:: SHORT TASK ::
Write out the listing below again, precisely as it is given.
- - -
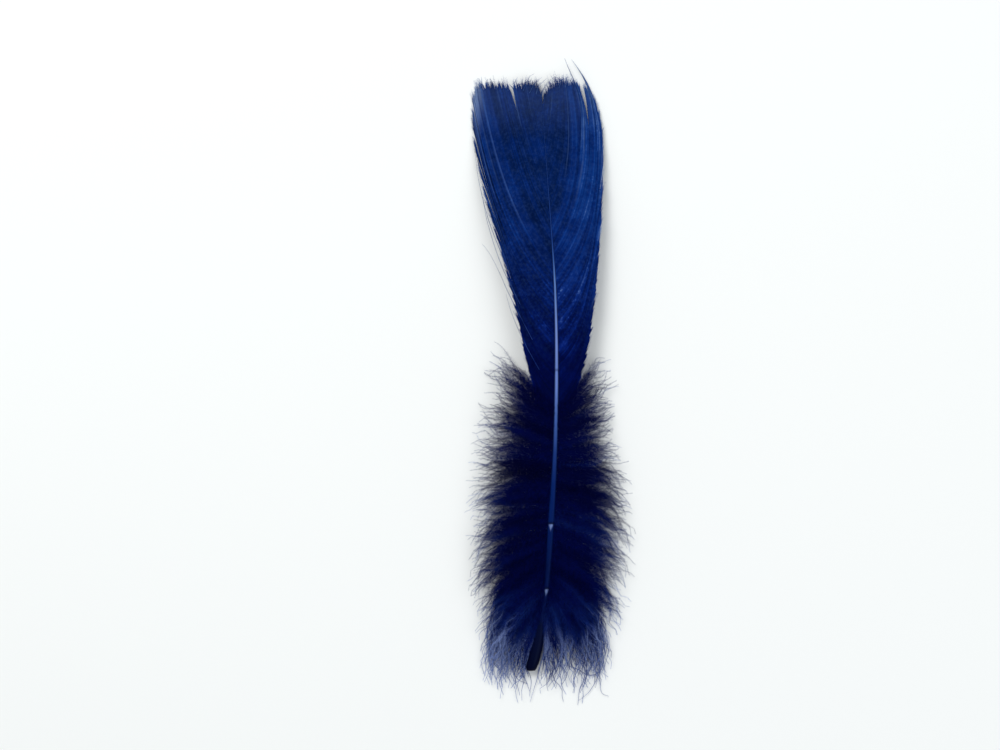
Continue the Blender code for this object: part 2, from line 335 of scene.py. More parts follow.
# How far along their lengths the barbs reach, by root, without their last hairs. They are shorter
# where the two long wisps stand free.
LEFT_REACH = (
    (-0.0104, 1.00), (0.0150, 1.00), (0.0185, 0.96), (0.0250, 0.945), (0.0330, 0.93),
    (0.0370, 0.905), (0.0410, 0.895), (0.0450, 0.88), (0.0480, 0.87), (0.0505, 0.89),
    (0.0516, 0.80), (0.0534, 0.72),
)
RIGHT_REACH = (
    (-0.0104, 1.00), (0.0165, 1.00), (0.0185, 0.97), (0.0200, 0.94), (0.0215, 0.91),
    (0.0227, 0.885), (0.0231, 0.875), (0.0246, 0.885), (0.0256, 0.905), (0.0290, 0.94),
    (0.0370, 0.94), (0.0450, 0.895), (0.0485, 0.88), (0.0500, 0.86), (0.0534, 0.72),
)
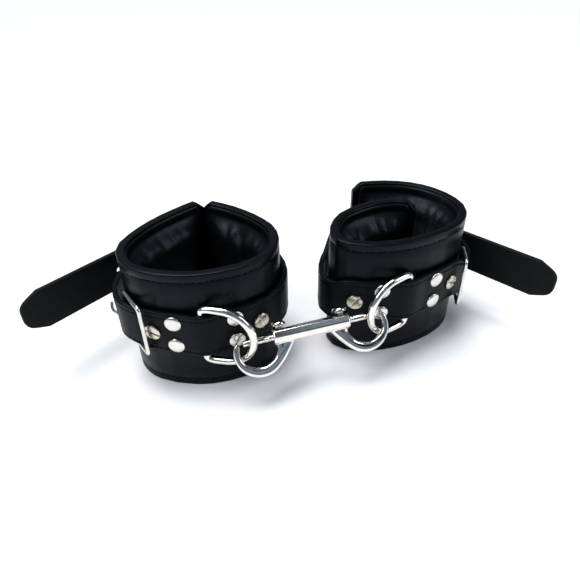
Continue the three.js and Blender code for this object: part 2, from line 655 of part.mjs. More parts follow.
- - -
:: RESULT BELOW ::
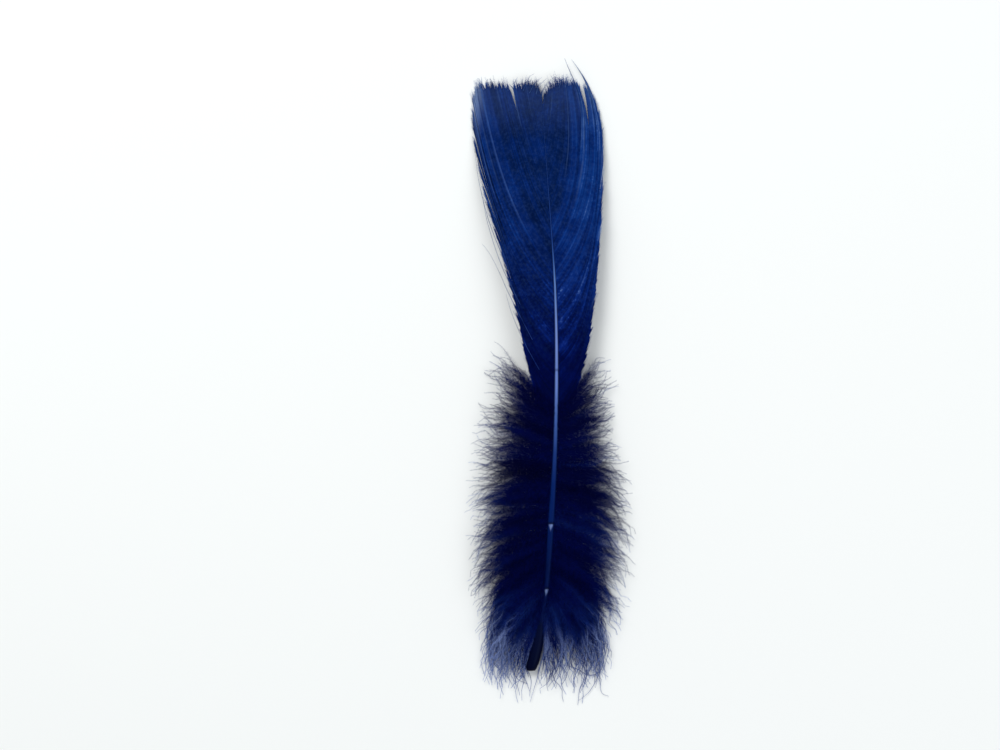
Continue the Blender code for this object: part 2, from line 335 of scene.py. More parts follow.
# How far along their lengths the barbs reach, by root, without their last hairs. They are shorter
# where the two long wisps stand free.
LEFT_REACH = (
    (-0.0104, 1.00), (0.0150, 1.00), (0.0185, 0.96), (0.0250, 0.945), (0.0330, 0.93),
    (0.0370, 0.905), (0.0410, 0.895), (0.0450, 0.88), (0.0480, 0.87), (0.0505, 0.89),
    (0.0516, 0.80), (0.0534, 0.72),
)
RIGHT_REACH = (
    (-0.0104, 1.00), (0.0165, 1.00), (0.0185, 0.97), (0.0200, 0.94), (0.0215, 0.91),
    (0.0227, 0.885), (0.0231, 0.875), (0.0246, 0.885), (0.0256, 0.905), (0.0290, 0.94),
    (0.0370, 0.94), (0.0450, 0.895), (0.0485, 0.88), (0.0500, 0.86), (0.0534, 0.72),
)
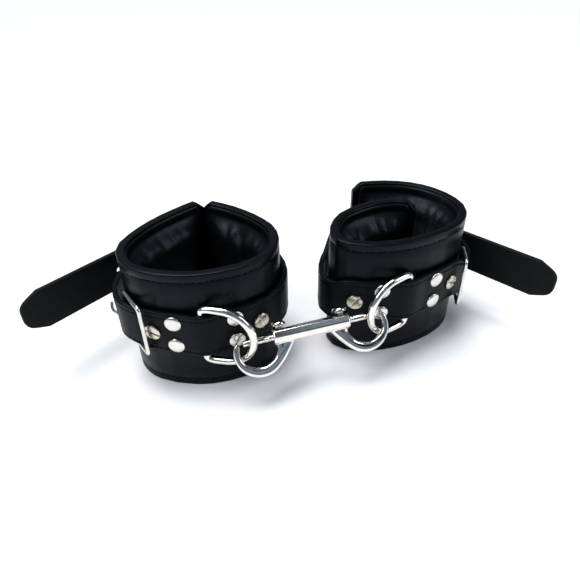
Continue the three.js and Blender code for this object: part 2, from line 655 of part.mjs. More parts follow.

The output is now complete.